Base Command Manager / Bright Cluster Manager Release Notes
Release notes for Bright 9.0-18
== General ==
- New Features
* Update cm-docker to v20.10.12
* Update golang-go-latest to 1.16.12
* Added CUDA 11.6 packages
* Added CUDA 11.5 packages, updated cuda-driver to version 495.29.05
* Added mlnx-ofed55 package.
* mlnx-ofed49: updated to version 4.9-4.1.7.0
* mlnx-ofed54: updated to version 5.4-3.1.0.0
== cmdaemon ==
- Improvements
* Allow extra lines to be added to the ifcfg configuration file from the network interface definition
* Determine if a user has a running job using cmutil PS process tracking
* Validate ramdisk creation is enabled for edge directors
* Assigning a director role to a category or an overlay is no longer allowed
* Add rsync excludes for named (DNS) files for edge and cloud directors
* In cmsh and Bright View, show the PBS job array tasks with their final stdout and stderr paths
* Increase the hashed_secret mysql table size
* Clarified error message displayed if user does not have running jobs and is not allowed to log in to a node.

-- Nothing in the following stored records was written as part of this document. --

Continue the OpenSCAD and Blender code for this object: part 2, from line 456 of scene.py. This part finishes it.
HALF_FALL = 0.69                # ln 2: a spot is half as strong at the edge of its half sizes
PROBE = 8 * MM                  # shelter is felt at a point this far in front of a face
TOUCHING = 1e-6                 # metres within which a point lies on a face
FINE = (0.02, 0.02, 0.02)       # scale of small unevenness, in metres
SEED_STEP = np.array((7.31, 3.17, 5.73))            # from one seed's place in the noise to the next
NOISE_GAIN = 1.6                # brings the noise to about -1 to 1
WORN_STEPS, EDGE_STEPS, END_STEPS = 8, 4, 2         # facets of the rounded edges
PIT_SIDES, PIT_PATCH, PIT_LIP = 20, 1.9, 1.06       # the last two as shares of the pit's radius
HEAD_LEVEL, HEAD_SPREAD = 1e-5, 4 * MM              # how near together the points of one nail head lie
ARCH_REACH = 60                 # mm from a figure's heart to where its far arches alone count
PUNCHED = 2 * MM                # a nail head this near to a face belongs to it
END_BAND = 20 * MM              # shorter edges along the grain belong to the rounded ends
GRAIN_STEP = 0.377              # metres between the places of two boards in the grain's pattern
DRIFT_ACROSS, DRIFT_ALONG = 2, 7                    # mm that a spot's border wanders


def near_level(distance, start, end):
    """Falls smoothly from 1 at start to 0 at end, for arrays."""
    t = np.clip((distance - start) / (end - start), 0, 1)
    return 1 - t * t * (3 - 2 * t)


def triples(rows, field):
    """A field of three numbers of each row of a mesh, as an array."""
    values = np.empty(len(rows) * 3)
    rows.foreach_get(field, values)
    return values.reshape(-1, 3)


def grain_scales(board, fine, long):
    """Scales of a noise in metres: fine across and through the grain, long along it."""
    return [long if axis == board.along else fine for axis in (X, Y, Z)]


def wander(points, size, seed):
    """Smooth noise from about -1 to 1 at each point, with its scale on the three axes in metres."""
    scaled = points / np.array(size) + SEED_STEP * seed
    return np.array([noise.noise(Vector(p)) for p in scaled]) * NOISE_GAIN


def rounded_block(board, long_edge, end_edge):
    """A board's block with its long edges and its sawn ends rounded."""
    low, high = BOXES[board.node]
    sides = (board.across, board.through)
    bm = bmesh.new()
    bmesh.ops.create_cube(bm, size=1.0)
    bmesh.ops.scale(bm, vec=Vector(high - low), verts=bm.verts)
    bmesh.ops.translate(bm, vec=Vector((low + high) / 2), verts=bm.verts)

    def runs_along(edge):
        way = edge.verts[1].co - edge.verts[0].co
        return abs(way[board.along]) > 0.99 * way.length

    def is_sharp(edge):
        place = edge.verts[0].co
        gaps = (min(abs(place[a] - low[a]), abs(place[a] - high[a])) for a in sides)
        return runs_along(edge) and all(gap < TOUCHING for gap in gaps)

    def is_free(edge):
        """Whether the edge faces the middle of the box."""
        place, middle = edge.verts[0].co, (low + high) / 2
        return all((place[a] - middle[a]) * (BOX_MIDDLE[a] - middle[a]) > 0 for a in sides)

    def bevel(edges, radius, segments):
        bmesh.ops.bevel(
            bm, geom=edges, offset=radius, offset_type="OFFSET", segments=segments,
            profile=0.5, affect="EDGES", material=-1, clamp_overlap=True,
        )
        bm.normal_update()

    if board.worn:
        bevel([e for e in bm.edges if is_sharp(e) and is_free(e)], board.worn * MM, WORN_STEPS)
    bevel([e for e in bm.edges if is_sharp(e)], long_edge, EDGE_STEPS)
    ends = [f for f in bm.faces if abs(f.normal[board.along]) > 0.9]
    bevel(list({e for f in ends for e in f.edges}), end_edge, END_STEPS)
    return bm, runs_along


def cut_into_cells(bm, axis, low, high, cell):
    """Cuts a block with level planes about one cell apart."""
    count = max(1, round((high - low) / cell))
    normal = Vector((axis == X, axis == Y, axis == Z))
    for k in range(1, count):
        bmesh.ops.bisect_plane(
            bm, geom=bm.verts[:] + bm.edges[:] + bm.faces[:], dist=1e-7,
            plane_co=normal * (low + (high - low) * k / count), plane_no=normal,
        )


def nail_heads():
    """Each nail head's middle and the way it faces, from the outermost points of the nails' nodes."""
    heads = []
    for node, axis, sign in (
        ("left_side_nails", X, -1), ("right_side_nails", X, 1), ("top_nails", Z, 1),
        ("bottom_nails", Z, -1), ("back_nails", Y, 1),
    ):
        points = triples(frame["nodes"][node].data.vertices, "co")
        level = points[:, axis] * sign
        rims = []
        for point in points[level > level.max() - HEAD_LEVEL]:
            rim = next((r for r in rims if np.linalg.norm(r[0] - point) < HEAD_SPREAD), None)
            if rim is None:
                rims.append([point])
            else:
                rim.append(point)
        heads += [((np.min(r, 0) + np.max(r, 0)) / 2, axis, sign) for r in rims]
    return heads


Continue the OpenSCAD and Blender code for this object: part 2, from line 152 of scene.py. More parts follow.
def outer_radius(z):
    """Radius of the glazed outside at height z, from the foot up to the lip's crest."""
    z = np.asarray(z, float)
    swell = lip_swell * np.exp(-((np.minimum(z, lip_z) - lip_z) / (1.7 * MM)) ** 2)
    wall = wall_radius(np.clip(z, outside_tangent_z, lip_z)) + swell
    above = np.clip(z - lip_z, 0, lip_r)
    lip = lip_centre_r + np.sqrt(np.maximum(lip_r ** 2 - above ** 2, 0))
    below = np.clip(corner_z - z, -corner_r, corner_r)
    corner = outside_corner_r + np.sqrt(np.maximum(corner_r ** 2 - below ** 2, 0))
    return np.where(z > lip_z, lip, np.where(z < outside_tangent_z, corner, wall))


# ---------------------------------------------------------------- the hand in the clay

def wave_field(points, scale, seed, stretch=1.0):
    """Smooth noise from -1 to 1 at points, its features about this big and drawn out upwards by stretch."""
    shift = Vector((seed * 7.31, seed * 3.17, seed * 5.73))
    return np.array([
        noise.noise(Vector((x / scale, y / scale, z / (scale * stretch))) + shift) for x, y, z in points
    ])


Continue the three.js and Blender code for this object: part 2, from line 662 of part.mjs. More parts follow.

* New advanced configuration option "GenderAll" added to change the "all" group in /etc/genders
* New advanced configuration option "PostfixAdditionalMyDestinationEntries" added to add custom entries to the main.cf mydestination line
* Upgrade PromQL
- Fixed Issues
* Exclude /proc and /sys from the /cm/node-installer rsync
* An issue with regenerating user certificates when a new license is installed without re-using the private key
* In the case of head node HA, global configs can get stored and sent to nodes multiple times
* In some cases, job detection can stop working due to kernel inotify issues
* Optimized the power operation tracker to speed up large-scale operations
* An issue with executing monitoring actions on incorrectly filtered-out data
* An issue with removing image-update provisioning requests when the node-installer is running, which can cause an unexpected image update right after cmdaemon has started while the mount scripts may still be busy
* ntp health check can time out on cloud nodes because the director IP is not inside the environment
* An issue with handling trailing '/' in the mounts health check
* An issue where cmsh promql table can show no data for some queries
* DellSettings serviceTab and modelName are read-only fields
* The node status is not changed to DOWN if the node is powered off while it is BOOTING
* cmjob is not able to detect the WLM scheduler when using Lmod modules
* Allow to specify excludelist for the provisioning of fsparts, such as for the provisioning of /cm/shared to directors
* An issue with the generated DNS zone files when the cluster is extended to two or more cloud regions, which in some cases can prevent the named service from starting
== node-installer ==
- Fixed Issues
* In some cases, an issue with umount while creating a ramdisk
== Bright View ==
- Fixed Issues
* Increase the software image revision property size
== cm-scale ==
- Improvements
* An issue with detecting the job's GPU requests for Slurm version >= 21
* Allow to stop or terminate nodes that take too long to start
- Fixed Issues
* An issue with handling CONFIGURING Slurm jobs' state
* An issue with handling Slurm job array tasks' pending reasons and dependencies
* An issue with starting nodes for PBS jobs with memory requirements not defined in bytes
* In some cases, an issue with using a generic tracker. Update of the generic tracker example
== cm-wlm-setup ==
- Fixed Issues
* An issue with setting up second UGE instance when the first one is already setup on the head node(s) and /cm/shared is on NFS
== cmsh ==
- Fixed Issues
* An issue where cmsh -q does not quit on a format command failure
* An issue with the autoscaler engine name lookup in cmsh
== cmsub/cmjob ==
- Fixed Issues
* An issue with pbspro job array submission and handling of the job name
== jupyter ==
- Improvements
* Updated Jupyter's Node.js to v13.14.0 to fix 2-minute timeouts for kernels submission
== ml ==
- New Features
* Introduce support for Machine Learning packages on py39/gcc9.
* Introduce ML package cm-cudnn8.2 for CUDA 10.2 and CUDA 11.4
* Updated cm-chainer-* packages to v7.8.0
* Updated cm-cub-cuda11.2 packages to v1.14.0
* Updated cm-fastai2-* packages to v2.5.1
* Updated cm-gpytorch-* packages to v1.5.1
* Updated cm-nccl2-* packages to v2.11.4
* Updated cm-opencv4-* packages to v4.5.4
* Updated cm-pytorch-* packages to v1.9.1
* Updated cm-tensorflow2-* packages to v2.5.2
* Updated cm-tensorflow-* packages to v2.7.0
* Updated cm-tensorrt-* packages to v8.0.3
* Updated cm-xgboost-* packages to v1.5.0
- Changes
* Stopped upgrading ML packages cm-dynet-*.
* Stopped upgrading the machine learning packages for sles12
* Stopped upgrading the machine learning packages for cuda10.2
== slurm ==
- Fixed Issues
* In some cases, incorrect permissions of slurmdbd.conf file
== slurm21.08 ==
- Improvements
* Introduce Slurm 21.08 packages
- Fixed Issues
* NVIDIA MIG autodetection in slurm 21.08